The trial judge imposed an improper and unconstitutional condition where bail bond included condition that defendant arrested on domestic violence charges and alcohol-related misdemeanors and his agents could have no contact with victim. Although the condition was reasonably related to the statutory criterion that the court protect possible witnesses and victims from intimidation or harassment by the defendant, it also interfered with defendant's right to have his counsel effectively represent him at trial by investigating the facts surrounding the alleged event and preparing for trial. Defendant does not, however, have the right to personally contact the victim, her family, or witnesses. Martell v. County Court of Summit County, 854 P.2d 1327 (Colo. App. 1992).

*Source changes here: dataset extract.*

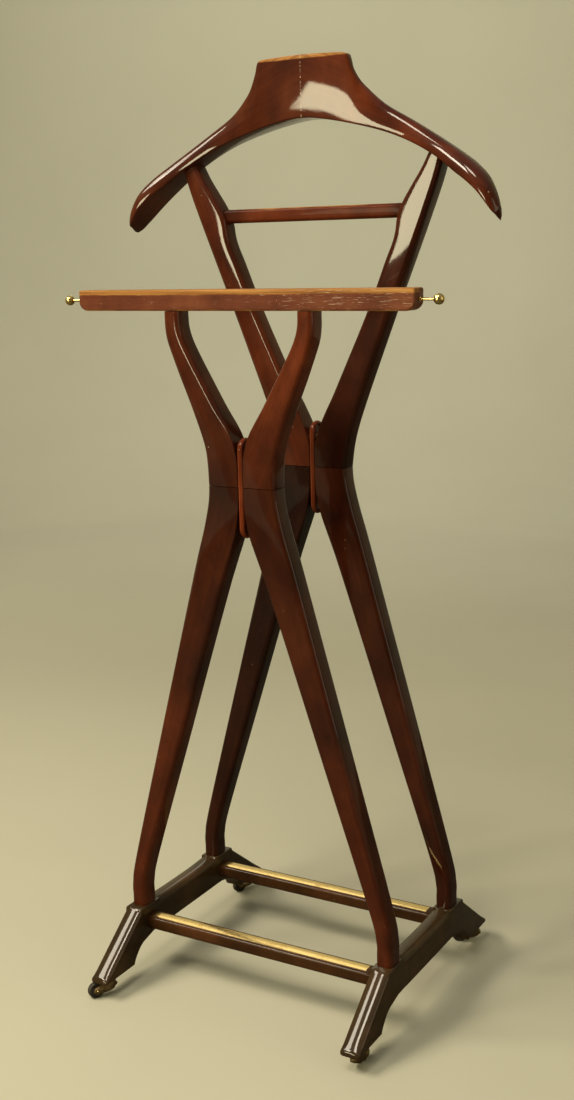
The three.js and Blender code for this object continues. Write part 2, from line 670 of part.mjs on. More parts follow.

The trial judge erred in ordering defendant arrested on domestic violence charges and alcohol-related misdemeanors to attend counseling for abusive men as a condition of bond since such counseling may encourage or even require participants to admit their abusive behavior. Such counseling before conviction implicates defendant's fifth amendment privilege against self-incrimination and the presumption of innocence. Martell v. County Court of Summit County, 854 P.2d 1327 (Colo. App. 1992).

Statute provides accelerated docket for defendants held in custody. The plain intent of the statute is to provide for an accelerated docket for those defendants who are being held in jail pending trial as a result of the revocation of their prior release on bond, for certain specified reasons, or as a result of an increase in the amount of bond, which would cause them to remain in custody. People v. Olds, 656 P.2d 705 (Colo. 1983) disapproved in People v. Mascarenas, 706 P.2d 404 (Colo. 1985)).

By this section, the legislature meant to enhance speedy trial rights of those who are kept in jail due to revoked bail or increased bail after the issue of their guilt has been raised by a plea of not guilty. People v. Olds, 656 P.2d 705 (Colo. 1983) disapproved in People v. Mascarenas, 706 P.2d 404 (Colo. 1985)); People v. Fields, 697 P.2d 749 (Colo. App. 1984).

And is not to benefit one who misses preliminary hearing. The general assembly did not intend that one accused of the commission of an offense should be permitted to profit from his failure to appear at the preliminary hearing and be in a better position than those other defendants who were released on bond and who had not violated the terms of their bond, or those defendants who had been unable to post bail initially and who had remained incarcerated for the entire pretrial period after arrest. People v. Olds, 656 P.2d 705 (Colo. 1983) disapproved in People v. Mascarenas, 706 P.2d 404 (Colo. 1985)).

A second bail bond entered after the defendant was returned to the custody of the court was not an increase of the first bond, which was forfeited and ceased to exist after the defendant failed to appear at his preliminary hearing. Therefore, the defendant's speedy trial rights were not violated when he was not brought to trial within ninety days after entry of the second bond. People v. Armendariz, 684 P.2d 252 (Colo. App. 1983).

Defendant whose bail was revoked following finding that proof was evident and presumption great in capital offense case pursuant to Art. II, § 19, Colo. Const., had no right to trial within 90 days of revocation. People v. Avery, 736 P.2d 1233 (Colo. App. 1986).

Defendant on bond may leave jurisdiction unless ordered otherwise. Generally, unless the court orders or the surety stipulates otherwise, nothing prevents a defendant on bond from leaving the jurisdiction so long as he appears at all proceedings in his case. People v. Rincon, 43 Colo. App. 155, 603 P.2d 953 (1979).

Subsection (2) modifications permitted only after arraignment. The bail modifications which are the subject of subsection (2) relate only to those bail proceedings which occur after arraignment. People v. Olds, 656 P.2d 705 (Colo. 1983) disapproved in People v. Mascarenas, 706 P.2d 404 (Colo. 1985)); People v. Armedariz, 684 P.2d 252 (Colo. App. 1983).

The term “supervision” used in subsection (2) does not include mandatory counseling as a condition of bond for defendant arrested on domestic violence charges and alcohol-related misdemeanors. Martell v. County Court of Summit County, 854 P.2d 1327 (Colo. App. 1992).

Applied in Stephenson v. District Court, 629 P.2d 1078 (Colo. 1981); People v. Moye, 635 P.2d 194 (Colo. 1981); People v. Fields, 697 P.2d 749 (Colo. App. 1984).